EU leans on big banks to finance bailout fund 

European banks

France’s banks will foot the biggest bill for Europe’s banking union, paying up to €2bn more than Germany’s lenders towards a new €55bn bank rescue fund, according to a Brussels proposal.

The European Commission on Tuesday unveiled its plans to set contributions to the fund handling bank failures, which leaned heavily on France’s big banks and favoured the hundreds of small and medium sized lenders in Germany and Spain.

While the complex calculations are provisional and still subject to agreement, commission estimates seen by the Financial Times suggest France’s highly concentrated sector will contribute around €17bn over eight years, representing almost 30 per cent of the fund. Germany pays in around €15bn, or 27 per cent.

Diplomats have already spent months squabbling over whose banks should bear the cost of the eurozone’s march to banking union.

Under the commission plans 90 per cent of the €55bn would come from the eurozone’s large banks, which EU officials said accounted for 85 per cent of all banking assets.
Planned adjustments mean the French sector, including the likes of BNP Paribas and Société Générale, will pay 70 per cent more than required under the EU regime for national bank resolution funds. German banks pay in 9 per cent less and Spanish banks almost half.

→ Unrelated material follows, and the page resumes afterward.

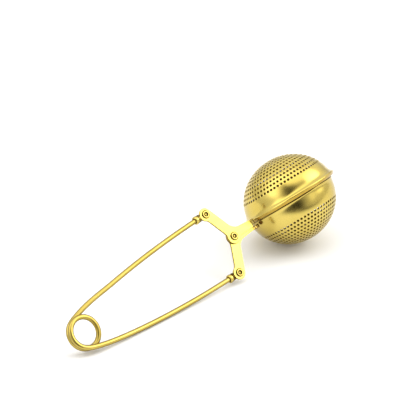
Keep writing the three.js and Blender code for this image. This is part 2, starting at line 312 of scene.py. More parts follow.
def gold(name, light, deep, rough, ring=None, line=None, bump=0.06, seed=0.0, inside=None,
         crevice=None, edge=None, band=None, painted_shade=None, rim=None):
    """Gold-coloured plated metal: slow colour drift, fine polishing marks, handling haze.
    light and deep are the drift's colours and rough the haze's range of roughness. Polishing
    marks follow ring (origin, axis) or line (axis). crevice is the reach in mm of the painted
    shade in crevices; edge and film are the colours of the painted shade on faces turned away
    from the n axis, such as sheared edges, and of the painted shade marked on the mesh. band
    adds painted shade or painted highlight across the piece; rim and inside add painted shade."""
    material = bpy.data.materials.new(name)
    material.use_nodes = True
    tree = material.node_tree
    tree.nodes.clear()
    shader = Shader(tree)
    point = shader.add("TexCoord").outputs["Object"]
    geometry = shader.add("NewGeometry")
    shifted = shader.vector("ADD", point, (seed, seed * 0.37, seed * 0.11))

    # slow drift of the plating's colour
    drift = shader.noise(scale=55.0, Detail=3.0, Vector=shifted)
    colour = shader.ramp(drift, (0.32, deep), (0.68, light))

    # handling haze: soft patches of duller finish
    haze = shader.noise(scale=130.0, Detail=5.0, Roughness=0.6, Vector=shifted)
    haze_rough = shader.map_range(haze, (0.3, 0.75), rough)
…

European Commission officials justified making the eurozone’s largest banks pay more by arguing they were the most likely to need rescue cash from the bailout fund in a crisis. When the fund is complete in 2024, IT will amount to 1 per cent of deposits in countries participating in the EU banking union.

“The approach chosen is fair as each bank will contribute in proportion to its size and risk profile,” said Michel Barnier, the EU’s outgoing chief financial regulator. “It is also proportionate as the smallest banks have their own adjusted regime of contributions.”